▶ _WHAT THE EXERCISE ASKS_
The lines to print start at the one containing "blade = turned_blank()" and end at the one containing "bpy.context.view_layer.update()"; print them exactly, ends included, and only them.

▶ _DATA BLOCK_
▼
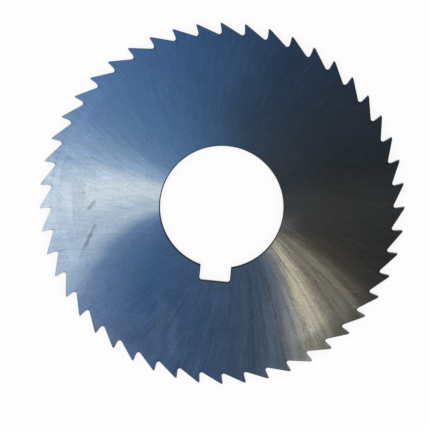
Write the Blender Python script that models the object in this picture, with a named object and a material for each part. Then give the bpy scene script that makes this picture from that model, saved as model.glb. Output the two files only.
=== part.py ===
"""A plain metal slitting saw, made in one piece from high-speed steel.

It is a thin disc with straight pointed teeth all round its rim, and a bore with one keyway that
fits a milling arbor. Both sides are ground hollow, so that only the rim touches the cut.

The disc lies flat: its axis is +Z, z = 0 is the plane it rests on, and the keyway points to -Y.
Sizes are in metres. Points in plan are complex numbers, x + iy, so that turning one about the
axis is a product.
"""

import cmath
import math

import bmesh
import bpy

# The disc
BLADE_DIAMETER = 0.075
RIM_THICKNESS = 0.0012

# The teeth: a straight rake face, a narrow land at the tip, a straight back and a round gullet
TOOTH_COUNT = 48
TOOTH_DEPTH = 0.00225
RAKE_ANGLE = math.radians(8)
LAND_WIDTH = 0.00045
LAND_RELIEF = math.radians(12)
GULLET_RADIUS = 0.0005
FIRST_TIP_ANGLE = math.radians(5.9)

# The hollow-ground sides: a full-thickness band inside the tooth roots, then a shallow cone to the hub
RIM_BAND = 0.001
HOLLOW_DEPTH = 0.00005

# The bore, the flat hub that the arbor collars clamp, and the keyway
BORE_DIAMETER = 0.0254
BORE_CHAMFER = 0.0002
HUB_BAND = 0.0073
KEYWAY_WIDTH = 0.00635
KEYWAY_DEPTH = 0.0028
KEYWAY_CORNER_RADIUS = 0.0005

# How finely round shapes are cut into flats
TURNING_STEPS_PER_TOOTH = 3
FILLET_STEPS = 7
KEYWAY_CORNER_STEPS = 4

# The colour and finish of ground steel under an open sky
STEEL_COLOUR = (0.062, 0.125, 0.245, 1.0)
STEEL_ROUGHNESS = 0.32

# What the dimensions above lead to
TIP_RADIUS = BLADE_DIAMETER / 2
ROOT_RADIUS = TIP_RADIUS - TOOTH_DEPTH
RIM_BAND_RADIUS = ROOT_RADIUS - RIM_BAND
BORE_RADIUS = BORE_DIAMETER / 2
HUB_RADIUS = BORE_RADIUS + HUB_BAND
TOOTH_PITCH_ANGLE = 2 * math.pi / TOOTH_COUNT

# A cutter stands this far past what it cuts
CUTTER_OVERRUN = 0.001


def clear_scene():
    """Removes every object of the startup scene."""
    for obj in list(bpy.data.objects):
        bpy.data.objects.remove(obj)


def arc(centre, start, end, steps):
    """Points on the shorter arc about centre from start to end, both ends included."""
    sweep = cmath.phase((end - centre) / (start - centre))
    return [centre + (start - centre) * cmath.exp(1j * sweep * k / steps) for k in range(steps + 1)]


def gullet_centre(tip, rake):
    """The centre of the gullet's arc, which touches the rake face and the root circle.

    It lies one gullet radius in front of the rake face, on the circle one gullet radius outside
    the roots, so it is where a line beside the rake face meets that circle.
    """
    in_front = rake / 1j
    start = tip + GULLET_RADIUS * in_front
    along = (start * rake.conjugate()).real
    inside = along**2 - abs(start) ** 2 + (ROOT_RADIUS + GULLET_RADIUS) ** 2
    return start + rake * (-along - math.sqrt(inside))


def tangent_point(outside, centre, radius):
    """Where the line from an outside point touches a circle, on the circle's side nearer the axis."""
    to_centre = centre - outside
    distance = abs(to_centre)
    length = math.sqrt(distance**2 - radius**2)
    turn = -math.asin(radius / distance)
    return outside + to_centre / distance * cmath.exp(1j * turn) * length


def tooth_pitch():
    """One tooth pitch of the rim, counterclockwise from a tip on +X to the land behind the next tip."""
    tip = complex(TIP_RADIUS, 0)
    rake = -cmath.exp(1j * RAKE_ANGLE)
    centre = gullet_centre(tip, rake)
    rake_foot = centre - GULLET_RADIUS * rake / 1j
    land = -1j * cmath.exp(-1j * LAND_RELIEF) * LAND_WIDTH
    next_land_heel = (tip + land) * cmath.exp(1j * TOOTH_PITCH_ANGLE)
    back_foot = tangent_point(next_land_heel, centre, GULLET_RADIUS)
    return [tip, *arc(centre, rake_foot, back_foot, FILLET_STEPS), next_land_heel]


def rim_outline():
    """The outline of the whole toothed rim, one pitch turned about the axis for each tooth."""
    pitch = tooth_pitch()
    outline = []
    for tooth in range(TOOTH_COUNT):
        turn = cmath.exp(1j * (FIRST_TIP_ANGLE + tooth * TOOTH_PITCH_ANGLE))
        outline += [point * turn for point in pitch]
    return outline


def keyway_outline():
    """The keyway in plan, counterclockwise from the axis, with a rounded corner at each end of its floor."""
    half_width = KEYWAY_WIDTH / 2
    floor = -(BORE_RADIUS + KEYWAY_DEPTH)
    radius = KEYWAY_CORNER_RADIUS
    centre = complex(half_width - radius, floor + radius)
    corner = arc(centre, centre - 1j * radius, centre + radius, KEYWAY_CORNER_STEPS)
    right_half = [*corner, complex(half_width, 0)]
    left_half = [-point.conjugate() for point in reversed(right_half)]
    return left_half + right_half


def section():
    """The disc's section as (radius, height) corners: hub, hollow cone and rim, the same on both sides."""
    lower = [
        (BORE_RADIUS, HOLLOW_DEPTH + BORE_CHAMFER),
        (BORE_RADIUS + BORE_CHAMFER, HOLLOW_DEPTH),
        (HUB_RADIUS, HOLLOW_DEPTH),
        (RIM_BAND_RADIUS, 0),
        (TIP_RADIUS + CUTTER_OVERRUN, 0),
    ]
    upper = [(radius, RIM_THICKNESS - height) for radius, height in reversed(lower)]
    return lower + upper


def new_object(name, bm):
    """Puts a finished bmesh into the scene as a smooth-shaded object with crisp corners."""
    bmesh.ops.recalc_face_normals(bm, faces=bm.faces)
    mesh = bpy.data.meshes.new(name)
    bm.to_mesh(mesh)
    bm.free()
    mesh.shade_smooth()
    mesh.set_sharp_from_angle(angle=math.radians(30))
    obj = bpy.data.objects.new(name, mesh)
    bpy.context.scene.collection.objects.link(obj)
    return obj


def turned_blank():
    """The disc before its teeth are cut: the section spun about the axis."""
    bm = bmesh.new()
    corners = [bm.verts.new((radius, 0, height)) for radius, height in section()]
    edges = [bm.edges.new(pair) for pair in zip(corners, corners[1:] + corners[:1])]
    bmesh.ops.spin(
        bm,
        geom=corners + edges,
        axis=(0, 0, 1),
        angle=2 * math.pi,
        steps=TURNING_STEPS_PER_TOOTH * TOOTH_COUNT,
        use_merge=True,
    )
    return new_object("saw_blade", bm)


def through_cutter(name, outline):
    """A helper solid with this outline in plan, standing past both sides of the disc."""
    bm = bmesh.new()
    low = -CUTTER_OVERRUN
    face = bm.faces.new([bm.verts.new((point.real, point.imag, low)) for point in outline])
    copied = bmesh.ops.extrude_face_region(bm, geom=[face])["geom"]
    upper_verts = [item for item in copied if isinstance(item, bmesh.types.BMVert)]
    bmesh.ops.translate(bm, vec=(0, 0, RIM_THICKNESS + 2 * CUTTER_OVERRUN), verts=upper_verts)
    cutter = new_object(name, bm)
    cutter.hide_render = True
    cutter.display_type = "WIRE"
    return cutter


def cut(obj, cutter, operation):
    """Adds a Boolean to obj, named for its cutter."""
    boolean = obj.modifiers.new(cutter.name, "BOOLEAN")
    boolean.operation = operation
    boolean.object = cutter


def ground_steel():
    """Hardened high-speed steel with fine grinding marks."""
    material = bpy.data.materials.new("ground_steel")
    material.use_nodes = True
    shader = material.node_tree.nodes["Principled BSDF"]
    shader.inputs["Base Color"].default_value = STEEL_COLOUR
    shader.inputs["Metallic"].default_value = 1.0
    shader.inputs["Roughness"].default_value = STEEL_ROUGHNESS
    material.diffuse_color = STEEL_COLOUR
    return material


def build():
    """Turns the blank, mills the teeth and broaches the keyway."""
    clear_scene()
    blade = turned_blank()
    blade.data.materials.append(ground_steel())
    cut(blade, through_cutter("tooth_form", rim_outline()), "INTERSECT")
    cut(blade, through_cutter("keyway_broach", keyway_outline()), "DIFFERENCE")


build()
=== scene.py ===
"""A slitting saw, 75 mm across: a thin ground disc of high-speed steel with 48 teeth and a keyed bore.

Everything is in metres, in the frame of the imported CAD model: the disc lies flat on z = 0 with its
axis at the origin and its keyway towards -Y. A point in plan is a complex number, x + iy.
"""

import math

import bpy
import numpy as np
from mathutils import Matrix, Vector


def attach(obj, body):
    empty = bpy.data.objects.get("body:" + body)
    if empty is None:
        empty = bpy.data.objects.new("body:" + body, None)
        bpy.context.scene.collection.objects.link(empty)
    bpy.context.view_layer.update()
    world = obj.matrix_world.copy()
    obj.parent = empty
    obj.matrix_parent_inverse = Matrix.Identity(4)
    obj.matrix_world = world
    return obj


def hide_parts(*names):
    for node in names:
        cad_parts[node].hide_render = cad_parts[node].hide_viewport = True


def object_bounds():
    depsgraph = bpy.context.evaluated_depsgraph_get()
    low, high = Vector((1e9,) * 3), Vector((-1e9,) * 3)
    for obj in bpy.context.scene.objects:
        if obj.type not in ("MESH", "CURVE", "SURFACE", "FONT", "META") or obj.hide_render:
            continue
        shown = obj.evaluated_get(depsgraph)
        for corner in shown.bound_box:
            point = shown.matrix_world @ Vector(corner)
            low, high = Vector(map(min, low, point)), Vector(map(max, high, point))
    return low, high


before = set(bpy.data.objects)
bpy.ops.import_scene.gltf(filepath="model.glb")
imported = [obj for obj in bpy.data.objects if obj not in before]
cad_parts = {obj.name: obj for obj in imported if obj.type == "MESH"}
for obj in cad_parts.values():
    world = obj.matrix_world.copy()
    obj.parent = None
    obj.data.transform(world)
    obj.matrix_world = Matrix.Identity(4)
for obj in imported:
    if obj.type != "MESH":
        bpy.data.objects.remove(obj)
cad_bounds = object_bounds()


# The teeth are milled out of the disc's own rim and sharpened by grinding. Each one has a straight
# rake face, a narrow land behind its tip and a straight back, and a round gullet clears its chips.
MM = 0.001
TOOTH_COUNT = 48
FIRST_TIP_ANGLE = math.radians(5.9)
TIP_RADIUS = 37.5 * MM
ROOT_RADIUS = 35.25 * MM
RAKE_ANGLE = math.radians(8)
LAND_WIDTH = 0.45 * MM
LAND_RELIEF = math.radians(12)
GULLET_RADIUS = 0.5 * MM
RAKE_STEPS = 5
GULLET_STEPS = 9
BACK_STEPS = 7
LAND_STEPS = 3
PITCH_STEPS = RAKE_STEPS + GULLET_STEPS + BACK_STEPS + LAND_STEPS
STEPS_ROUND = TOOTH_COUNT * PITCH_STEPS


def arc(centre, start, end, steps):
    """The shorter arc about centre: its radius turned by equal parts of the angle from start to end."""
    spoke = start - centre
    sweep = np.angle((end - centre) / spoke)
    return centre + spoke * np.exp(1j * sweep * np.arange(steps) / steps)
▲
▶ _RESPONSE BELOW_
    blade = turned_blank()
    blade.data.materials.append(ground_steel())
    cut(blade, through_cutter("tooth_form", rim_outline()), "INTERSECT")
    cut(blade, through_cutter("keyway_broach", keyway_outline()), "DIFFERENCE")


build()
=== scene.py ===
"""A slitting saw, 75 mm across: a thin ground disc of high-speed steel with 48 teeth and a keyed bore.

Everything is in metres, in the frame of the imported CAD model: the disc lies flat on z = 0 with its
axis at the origin and its keyway towards -Y. A point in plan is a complex number, x + iy.
"""

import math

import bpy
import numpy as np
from mathutils import Matrix, Vector


def attach(obj, body):
    empty = bpy.data.objects.get("body:" + body)
    if empty is None:
        empty = bpy.data.objects.new("body:" + body, None)
        bpy.context.scene.collection.objects.link(empty)
    bpy.context.view_layer.update()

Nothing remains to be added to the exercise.